Update 30 July: As it happens, on this occasion I wrote my presentation in full, so you can read along to the slides if you wish. I kept pretty closely to this script.

Script: ATSE script

13 comments

  1. I of course agree with what you write, but concerning your point 1 about acknowledging limitations. I cannot help thinking that this is exactly what renewables only people do not do and there is neverthless public support at least until limitations become obvious in real life.

    1. Well observed, but the public support is far from unequivocal.

      I would argue that if they did so (aknowledged limitations), they would find much stronger support for sensible and still massive contributions for renewables, in the range of 20% or more that would help the industry secure lots more growth. As it is, I do think their position is being undermined by the over-reaching of some commentators and activists.

  2. Agreed, Jani-Petri. Solar and wind, aka renewables, have indeed achieved an image (aura) of being benign and thus worthy technologies, regardless of dollar cost.

    If this was the whole picture, then it might be reasonable to support the solar+wind options regardless of price, because of the intangibles. However, what has been addressed here, and what is so often overlooked is the fact that so-called intangibles are often very much tangible.

    Fatalities, real costs, water and land usage – these can be brushed aside. This article has brought them into focus in a nice way.

    The same could be said for the history of nuclear Vs the histories of solar PV, Solar thermal and of wind. It only takes a few minutes with Dr Google to find many photos of thousands (yes, thousands) of abandoned wind turbines, strung out along high value ridge lines. These represent failed hopes, lost fortunes and forgotten stories. Ditto solar thermal, both low and high temperature. As to whether or not the solar PV industry in Australia actually produces the energy it pretends to, it is impossible to say. I have yet to see statistically sound figures for the number of PV systems which are off line or underperforming. The marketing material refers only to the volume of sales.

    Electricity retailers do not, in the main, measure energy produced from PV, neither is government subsidy paid on this basis. The subsidies are paid on the basis of sales, even if the systems fail the next day or are never turned on!

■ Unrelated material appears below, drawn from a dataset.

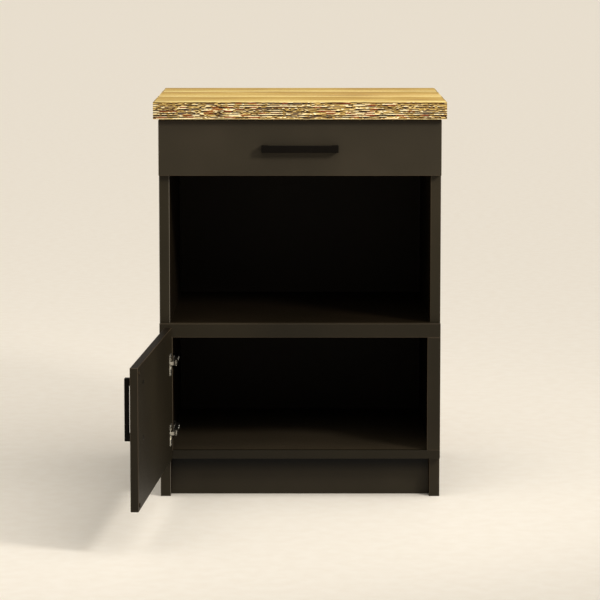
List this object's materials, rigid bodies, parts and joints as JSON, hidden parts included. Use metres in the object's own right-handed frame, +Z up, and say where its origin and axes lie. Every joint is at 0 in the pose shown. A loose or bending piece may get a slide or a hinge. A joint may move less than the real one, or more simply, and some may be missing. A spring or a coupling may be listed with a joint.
{
  "type": "microwave cabinet",
  "caption": "Free-standing kitchen cabinet with an oak-effect worktop, a drawer, an open appliance niche and a lower compartment with a side-hung door.",
  "frame": {"origin": "on the floor, on the cabinet's centre line, in the middle of the plinth board's lower face", "axes": "+X to the right, +Y to the wall behind, +Z up"},
  "size_m": [0.6543, 1.1855, 0.85],
  "materials": {
    "oak_top": "oak-effect laminate, smooth, straight grain along the width",
    "oak_edge": "oak-effect edge strip, rough-sawn relief with dark grain",
    "dark_panel": "brown-black melamine, fine satin",
    "dark_inner": "brown-black melamine, fine satin, inside parts",
    "back_board": "dark lacquered hardboard, matt",
    "dark_front": "brown-black melamine, fine satin, front",
    "dark_frame": "brown-black melamine, fine satin, frame and door",
    "beech": "raw beech dowel",
    "zinc": "zinc-plated steel",
    "black_handle": "black powder coat, satin",
    "runner_steel": "bright zinc-plated runner steel",
    "hinge_steel": "nickel-plated hinge steel",
    "felt": "dark brown felt pad",
    "black_screw": "blackened steel screw"
  },
  "bodies": {
    "root": {"worktop": "oak_top", "worktop_front_edge": "oak_edge", "worktop_end_edges": "oak_edge", "side_panel_left": "dark_panel", "side_panel_right": "dark_panel", "floor_panel": "dark_panel", "middle_shelf": "dark_panel", "plinth_board": "dark_panel", "drawer_divider": "dark_inner", "front_stretcher": "dark_inner", "back_stretcher": "dark_inner", "back_panel": "back_board", "frame_top_rail": "dark_frame", "frame_bottom_rail": "dark_frame", "frame_stile_left": "dark_frame", "frame_stile_right": "dark_frame", "wood_dowels": "beech", "cam_bolts": "zinc", "cam_locks": "zinc", "worktop_screws": "zinc", "back_panel_nails": "zinc", "runner_cabinet_screws": "zinc", "hinge_arm_pins": "zinc", "hinge_plate_screws": "zinc", "hinge_arm_screws": "zinc", "runner_cabinet_left": "runner_steel", "runner_cabinet_right": "runner_steel", "hinge_arms": "hinge_steel", "hinge_plates": "hinge_steel"},
    "drawer": {"drawer_front": "dark_front", "drawer_side_left": "dark_inner", "drawer_side_right": "dark_inner", "drawer_inner_front": "dark_inner", "drawer_back": "dark_inner", "drawer_bottom": "back_board", "drawer_box_screws": "zinc", "drawer_front_screws": "zinc", "drawer_handle": "black_handle", "drawer_handle_screws": "black_screw", "runner_drawer_left": "runner_steel", "runner_drawer_right": "runner_steel", "runner_drawer_screws": "zinc"},
    "runner_middles": {"runner_middle_left": "runner_steel", "runner_middle_right": "runner_steel"},
    "runner_outer_balls": {"runner_outer_balls": "runner_steel"},
    "runner_inner_balls": {"runner_inner_balls": "runner_steel"},
    "hinge_links": {"hinge_links": "hinge_steel"},
    "door": {"door_panel": "dark_frame", "door_handle": "black_handle", "door_handle_screws": "black_screw", "door_pads": "felt", "hinge_cups": "hinge_steel", "hinge_cup_screws": "zinc", "hinge_cup_pins": "zinc"}
  },
  "joints": [
    {"name": "drawer_slide", "type": "slide", "parent": "root", "child": "drawer", "axis": [0, -1, 0], "range_m": [0, 0.48]},
    {"name": "runner_middles_slide", "type": "slide", "parent": "root", "child": "runner_middles", "axis": [0, -1, 0], "range_m": [0, 0.24]},
    {"name": "runner_outer_balls_slide", "type": "slide", "parent": "root", "child": "runner_outer_balls", "axis": [0, -1, 0], "range_m": [0, 0.12]},
    {"name": "runner_inner_balls_slide", "type": "slide", "parent": "root", "child": "runner_inner_balls", "axis": [0, -1, 0], "range_m": [0, 0.36]},
    {"name": "hinge_links_turn", "type": "hinge", "parent": "root", "child": "hinge_links", "pos_m": [-0.266, -0.063, 0], "axis": [0, 0, 1], "range_deg": [-53.85, 2.5]},
    {"name": "door_turn", "type": "hinge", "parent": "hinge_links", "child": "door", "pos_m": [-0.27846, -0.0783, 0], "axis": [0, 0, 1], "range_deg": [-6.6, 147.54]}
  ],
  "couplings": [
    {"joint": "runner_middles_slide", "follows": "drawer_slide", "ratio": 0.5},
    {"joint": "runner_outer_balls_slide", "follows": "drawer_slide", "ratio": 0.25},
    {"joint": "runner_inner_balls_slide", "follows": "drawer_slide", "ratio": 0.75},
    {"joint": "hinge_links_turn", "follows": "door_turn", "ratio": -0.36427}
  ]
}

    Thanks, Ben, for this discussion of the safety aspects of nuclear power, plus a few side discussions.

    I await a similarly focussed evaluation of the real world, actual energy output from renewables, so that comparisons can proceed on the basis of real energy produced, not hypothetical potential energy production.

  3. Yes, this overselling is the reason why I feel they are effectively after blowing short term bubbles without serious long term plan. I have had discussions with supposedly RES only people (with some level of technical competence) who talk about using gas for the time being and hoping for some long term miracle. When I point out that this is inconsistent with long term decarbonization they just hand wave and say that they share my concern about decarbonization. I believe this is something you have noted as well.

    1. As it happens Andrew I came up through the Sandman method in my first consulting job, even met him and saw him deliver to groups on a couple of occasions.

      His recent session on the Atomic Show was fantastic in my opinion. I did indeed try to work some of this in, and I have been trying to apply these lessons more again myself.

      Thanks for the kind words.

        1. Ooops again – I forgot to ask. Did anyone record audio of your presentation, or a video? I think all of these things need to be widely circulated.

        2. All – the reason I was asking about recordings is that I thought a video of the talk would be a good idea. I grabbed the slides and the text, and without telling Ben, I made a video using my (Canadian) voice for the narration. Ben has seen the video, approved it, and shared it with many of his online nuclear friends. The video is at:
          How Can Community Support for the Nuclear Option Be Achieved? – Ben Heard
          Enjoy! Please share it with all of your ‘nuclear friends’ and embed it in posts and comments. I know that Ben’s been busy but I was so hoping that he’d post it here as well. (Nudge, nudge!)
          Seriously, I think the presentation needs wide circulation. The method will work for whatever community you want to influence. IMO we need to start getting the nuclear option into the minds of the business community, for the very real business benefits of nuclear energy.

  4. For some reason people can immediately recognise unsound ideas like using seawater to grow bananas in the desert. However they go blank over the idea of replacing coal with wind and solar. Sure why not they think. Perhaps some ideas are so far removed from our experience they are hard to grasp. Or maybe they are too lazy to think it through … Fukushima 20,000 people killed forget nuclear. Each person will need some kind of epiphany to force them to think harder. With my SA relatives the line I’m using is future jobs for young people when the car assembly lines, naval boat building and steel mills have left town.

    1. Epiphanies are helpful, they happen sometimes, but not often in my experience, It’s usually more gradual than that. My best success has always come from occupying the middle ground as I argue in the paper and giving people plenty of space to vent their opinions. Then, if you are still standing and pretty calm, they will get around to asking a genuine question, Dialogue can then begin.

      Writing this paper has been really good for me, as it has been a solid reminder that my role is not to preach to the converted, but to offer something attractive and believable to those who are concerned about climate and our environment and want to explore nuclear without being jumped all over. I have made that mistake several times. It only alienates people.

      For some folks, the jobs argument is really compelling. In my experience with the environmentally concerned crowd, it is a very important add-on. For business and government it is of more central importance.